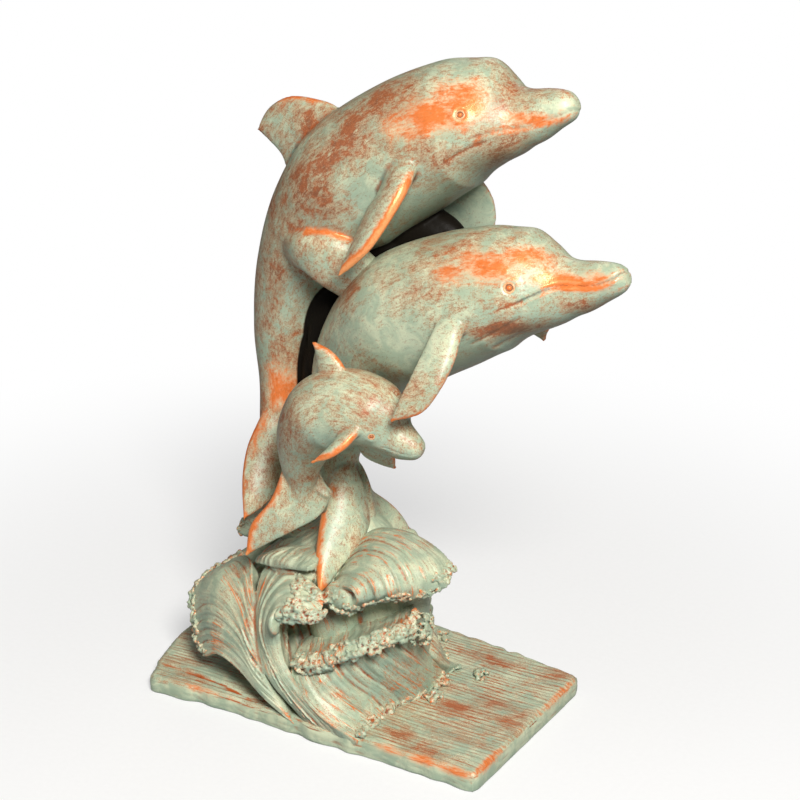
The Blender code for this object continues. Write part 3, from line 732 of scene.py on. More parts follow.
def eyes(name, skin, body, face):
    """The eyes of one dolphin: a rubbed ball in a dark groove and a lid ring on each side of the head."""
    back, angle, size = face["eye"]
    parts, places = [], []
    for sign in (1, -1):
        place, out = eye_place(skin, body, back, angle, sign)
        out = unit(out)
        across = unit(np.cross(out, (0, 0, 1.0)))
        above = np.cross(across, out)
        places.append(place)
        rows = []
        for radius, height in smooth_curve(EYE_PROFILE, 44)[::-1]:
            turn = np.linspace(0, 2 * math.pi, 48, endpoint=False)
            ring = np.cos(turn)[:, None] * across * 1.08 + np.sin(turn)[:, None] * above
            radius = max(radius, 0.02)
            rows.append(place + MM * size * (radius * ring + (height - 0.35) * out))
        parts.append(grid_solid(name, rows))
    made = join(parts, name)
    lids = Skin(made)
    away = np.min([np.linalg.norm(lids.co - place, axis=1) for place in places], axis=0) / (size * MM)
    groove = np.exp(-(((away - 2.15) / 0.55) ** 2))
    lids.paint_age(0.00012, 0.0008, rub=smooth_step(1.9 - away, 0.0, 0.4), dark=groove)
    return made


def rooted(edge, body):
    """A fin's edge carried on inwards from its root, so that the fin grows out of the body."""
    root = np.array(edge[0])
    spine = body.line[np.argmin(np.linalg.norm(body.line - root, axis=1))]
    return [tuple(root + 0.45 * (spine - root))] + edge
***
• [Short task]:
Give back each line above precisely as it stands.

• [Answer below]:
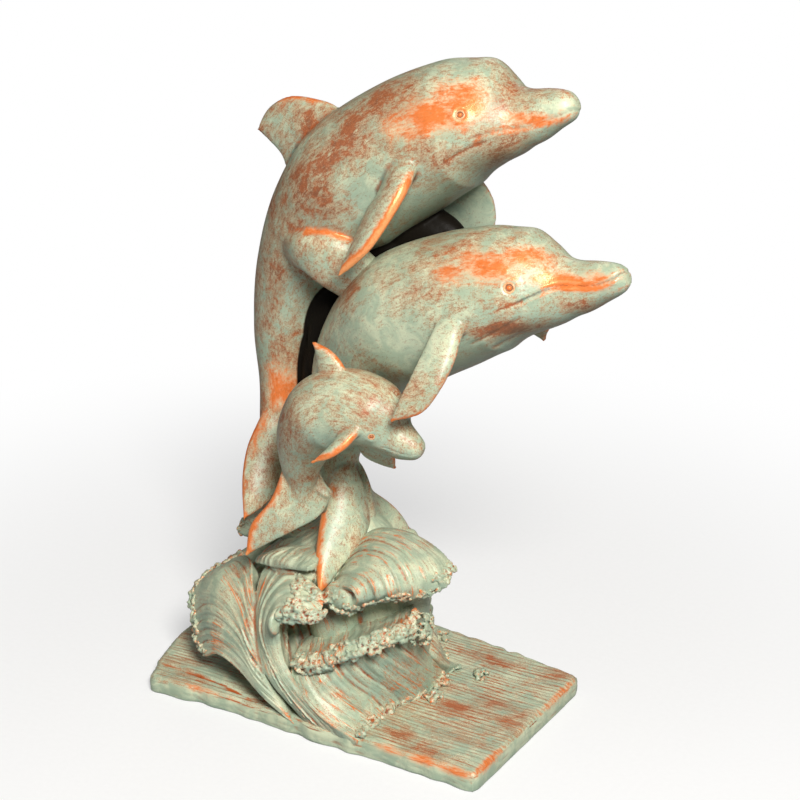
The Blender code for this object continues. Write part 3, from line 732 of scene.py on. More parts follow.
def eyes(name, skin, body, face):
    """The eyes of one dolphin: a rubbed ball in a dark groove and a lid ring on each side of the head."""
    back, angle, size = face["eye"]
    parts, places = [], []
    for sign in (1, -1):
        place, out = eye_place(skin, body, back, angle, sign)
        out = unit(out)
        across = unit(np.cross(out, (0, 0, 1.0)))
        above = np.cross(across, out)
        places.append(place)
        rows = []
        for radius, height in smooth_curve(EYE_PROFILE, 44)[::-1]:
            turn = np.linspace(0, 2 * math.pi, 48, endpoint=False)
            ring = np.cos(turn)[:, None] * across * 1.08 + np.sin(turn)[:, None] * above
            radius = max(radius, 0.02)
            rows.append(place + MM * size * (radius * ring + (height - 0.35) * out))
        parts.append(grid_solid(name, rows))
    made = join(parts, name)
    lids = Skin(made)
    away = np.min([np.linalg.norm(lids.co - place, axis=1) for place in places], axis=0) / (size * MM)
    groove = np.exp(-(((away - 2.15) / 0.55) ** 2))
    lids.paint_age(0.00012, 0.0008, rub=smooth_step(1.9 - away, 0.0, 0.4), dark=groove)
    return made


def rooted(edge, body):
    """A fin's edge carried on inwards from its root, so that the fin grows out of the body."""
    root = np.array(edge[0])
    spine = body.line[np.argmin(np.linalg.norm(body.line - root, axis=1))]
    return [tuple(root + 0.45 * (spine - root))] + edge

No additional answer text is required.